# EPEC Online Application - Unable to Submit Docs



## wrachel (May 5, 2011)

Hi there

I'm trying to apply for EPEC using the online application system, but once I fill up the application page, it goes to Confirmation page and don't see any option wherein the required documents can be uploaded:

Here is the FAQ:

13. Do I need to submit any additional documents to support the EPEC application? How do I submit these documents?
If we need more information to assess your EPEC application, we will send you an email to the address you have provided in your application. You may retrieve your EPEC application at and enter the reference and passport number to upload the following documents:

S/N Document Document Size & Format
1 Passport Size Photograph 60KB in JPEG format only [Preferred dimension is 400 (width) by 514 (height) in pixels]
2 Passport Particulars Page 100KB in JPEG format only 
3 Qualifications 150KB in JPEG format only [Maximum of 3 attachments per qualification]
4 Skilled Migrant Visa 100KB in JPEG format only

You have to submit the requested documents within 7 days from the date you receive the email. Late or no action on your part will result in your EPEC application being rejected. 

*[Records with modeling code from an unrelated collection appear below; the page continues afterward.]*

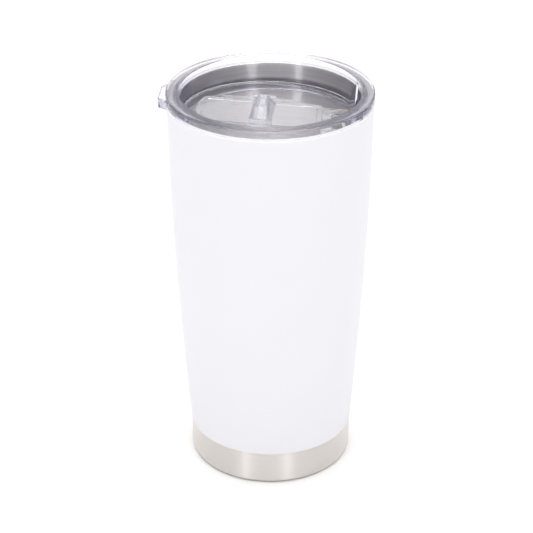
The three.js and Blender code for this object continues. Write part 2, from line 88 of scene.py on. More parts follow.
BAND_HEIGHT = coating_low[2]  # top of the bare foot band
LIP_TOP = shell_high[2]
FOOT_RADIUS = 36.1
STEEL_RIM = 43.55  # bare outside at the rim
STRAIGHT_HEIGHT = 14.6  # straight cone above the band
WALL_FULLNESS = 1.666  # how much steeper the wall leaves the band than a plain cone
SHEET = 0.5  # steel of every wall and bottom
COATING = coating_high[0] - shell_high[0]
COATING_EDGE = 0.12  # rounding of the coating's edge at the band
VACUUM_GAP = 3
HAIRLINE = 0.05  # between welded or bonded pieces
LIP_ROUND = 1
FOOT_FILLET = 2.2
FOOT_OPENING = cover_high[0] + HAIRLINE  # inside of the foot ring
MOUTH_OUTSIDE = liner_high[0]
SHOULDER_HEIGHT = 5  # from the straight mouth to the tapered liner
PORT_RADIUS = 1.1
DIMPLE_RADIUS = 6
DIMPLE_FOOT_RADIUS = 8.4
DIMPLE_RISE = 2.4
HOLDER_WALL = 0.4

TOTAL_HEIGHT = lid_high[2]
FLANGE_RADIUS = lid_high[0]
RIM_HEIGHT = LIP_TOP + 0.1  # underside of the flange
PLUG_FOOT = lid_low[2]
PLUG_RADIUS = 40.4
PLUG_LEAD = 0.8  # taper at the plug's foot
GROOVE_RADIUS = 39.2
RECESS_FOOT_RADIUS = 37.4
RECESS_TOP_RADIUS = 38.5
NECK_FOOT = PLUG_FOOT - 1.2  # where the liner's straight mouth ends
INTO_WALL = 0.8  # how far joined pieces reach into the recess wall

FLOOR_TILT = math.radians(3.25)
RECESS_DEPTH = 12.4
FLOOR_CENTRE = TOTAL_HEIGHT - RECESS_DEPTH  # where the lid's floor meets the axis
LID_FLOOR = 2
FLOOR_FILLET = 1.1  # round corner between floor and recess wall
TAB_TOP = 172.6
TAB_FOOT = 168.2
TAB_REACH = -lid_low[0]
TAB_TIP_WIDTH = 14
TAB_ROOT_WIDTH = 20

# lengths on the lid's floor: along the slide from the axis, across it, and up from the floor
SIP_WALL_FOOT = RECESS_FOOT_RADIUS - 5.2
SIP_WALL_LEAN = 2.6 / RECESS_DEPTH
SIP_WALL_ROOT = 2.3  # thickness of the flat wall at the floor
SIP_WALL_TAPER = 1.4 / RECESS_DEPTH  # how fast it thins upwards
SUMP_DEPTH = 1
SUMP_LENGTH = 10.4
SUMP_WIDTH = 27.4
SIP_LENGTH = 16.4
SIP_WIDTH = 5.2
SIP_CORNER = 2.4
SIP_FLARE = 0.5  # rounding of the hole's upper edge
SIP_CENTRE = SIP_WALL_FOOT - 1 - SIP_WIDTH / 2
GAP = 0.3  # running clearance of the slider
SLIDER_WIDTH = 25.2
SLIDER_THICKNESS = 1.5
SLIDER_TRAVEL = 10.1
SLIDER_FRONT = SIP_WALL_FOOT - 0.3 - SLIDER_TRAVEL
SLIDER_TAIL_RADIUS = RECESS_FOOT_RADIUS - 5.8
SLIDER_CORNER = 2.5
TRAY_MARGIN = 2.2  # raised border round the shallow tray in the slider's top
TRAY_DEPTH = 0.35
RAIL_INNER = SLIDER_WIDTH / 2 + GAP
RAIL_THICKNESS = 1.1
RAIL_LIP = 0.4
RAIL_HEIGHT = 2.1
RAIL_LENGTH = 33.8
GRIP_ALONG = SLIDER_FRONT - 25.4
GRIP_HEIGHT = 7
GRIP_FOOT_WIDTH = 10
GRIP_TOP_WIDTH = 5.3
GRIP_TOP_LENGTH = 14
GRIP_SHOULDER_LENGTH = 23
GRIP_WALL = 1.3
GRIP_CORNER = 0.6
ARM_THICKNESS = 1
RAIL_FRONT = GRIP_ALONG + GRIP_FOOT_WIDTH / 2 + SLIDER_TRAVEL + GAP


# ---- surfaces ----


def steel_radius(z):
    """Outside radius of the steel wall: a band, a straight cone, then a parabola to a nearly upright rim.

    With u the share of the way up, the radius goes from foot to rim as F u - (F - 1) bend^2, where bend is
    the share of the way up the part above the straight cone.
    """
    rise = LIP_TOP - BAND_HEIGHT
    u = np.maximum(0, z - BAND_HEIGHT) / rise
    start = STRAIGHT_HEIGHT / rise
    bend = np.maximum(0, u - start) / (1 - start)
    share = WALL_FULLNESS * u - (WALL_FULLNESS - 1) * bend**2
    return FOOT_RADIUS + (STEEL_RIM - FOOT_RADIUS) * share


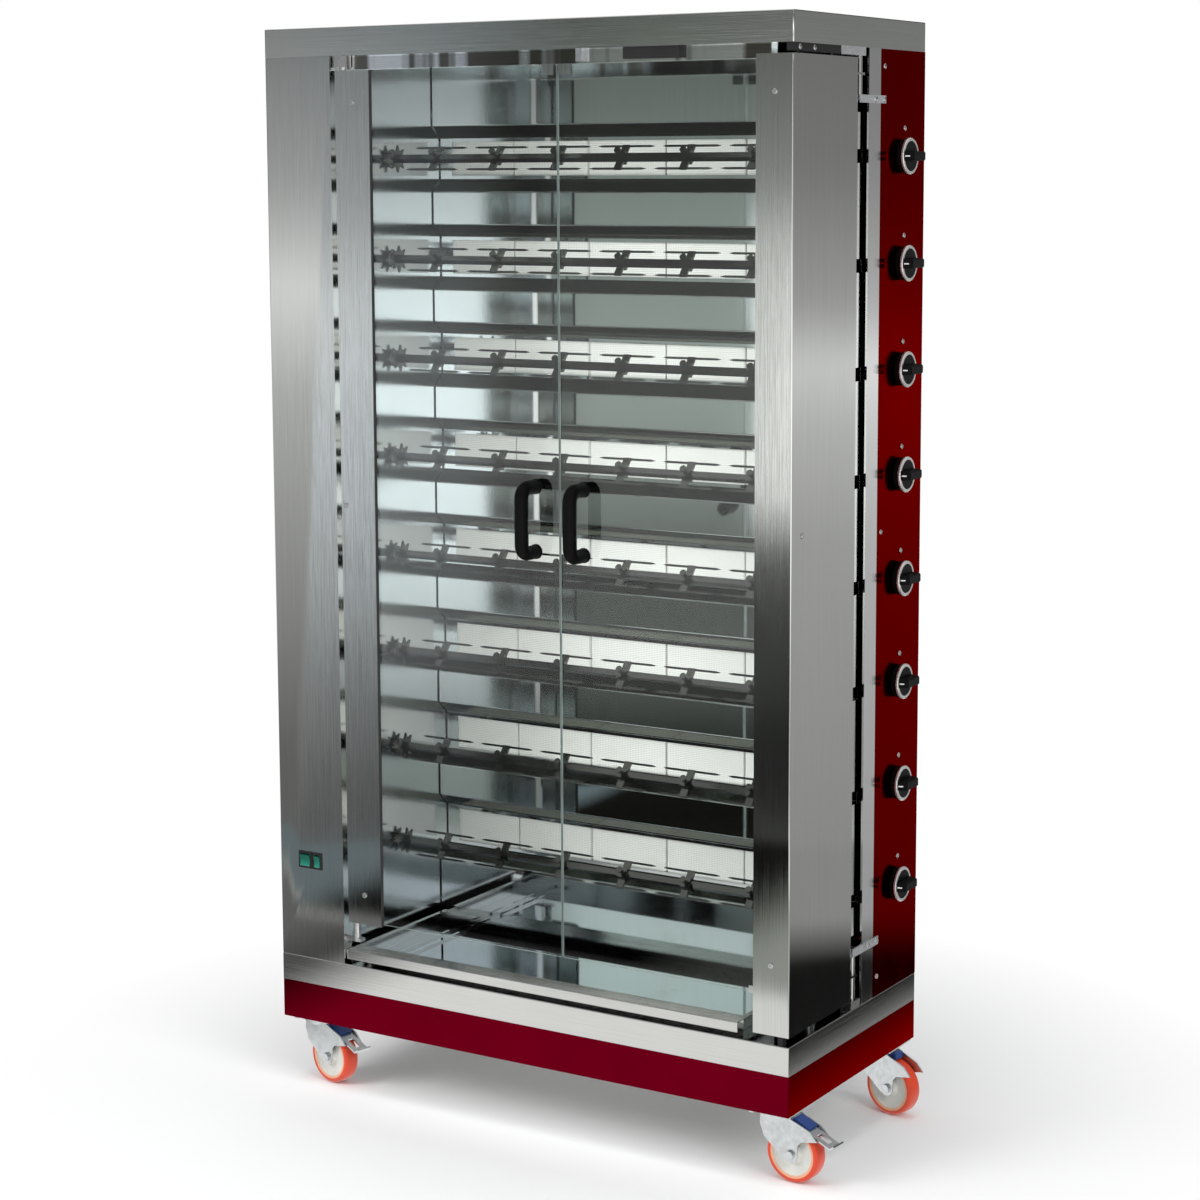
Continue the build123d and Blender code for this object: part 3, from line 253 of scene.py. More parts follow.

Is it that I just apply and wait till they ask me to upload the documents or am I missing something here??? :confused2:

Someone please help me. 

Rach


----------



## simonsays (Feb 11, 2009)

what browser are you using ?

Upon completion, you will be prompted to upload, or a link will be sent to you ..


----------



## suman123 (May 15, 2011)

*hi*



wrachel said:


> Hi there
> 
> I'm trying to apply for EPEC using the online application system, but once I fill up the application page, it goes to Confirmation page and don't see any option wherein the required documents can be uploaded:
> 
> ...


Hello Friend ..
Even i faced the same prblm .. but finally it shows that rejected . Becoz the file uploading is very small nd which cant be uploaded . So u will receive mail again from MOM saying u can reapply from the mail they will send u with a mail ID .. that time u can apply again...


----------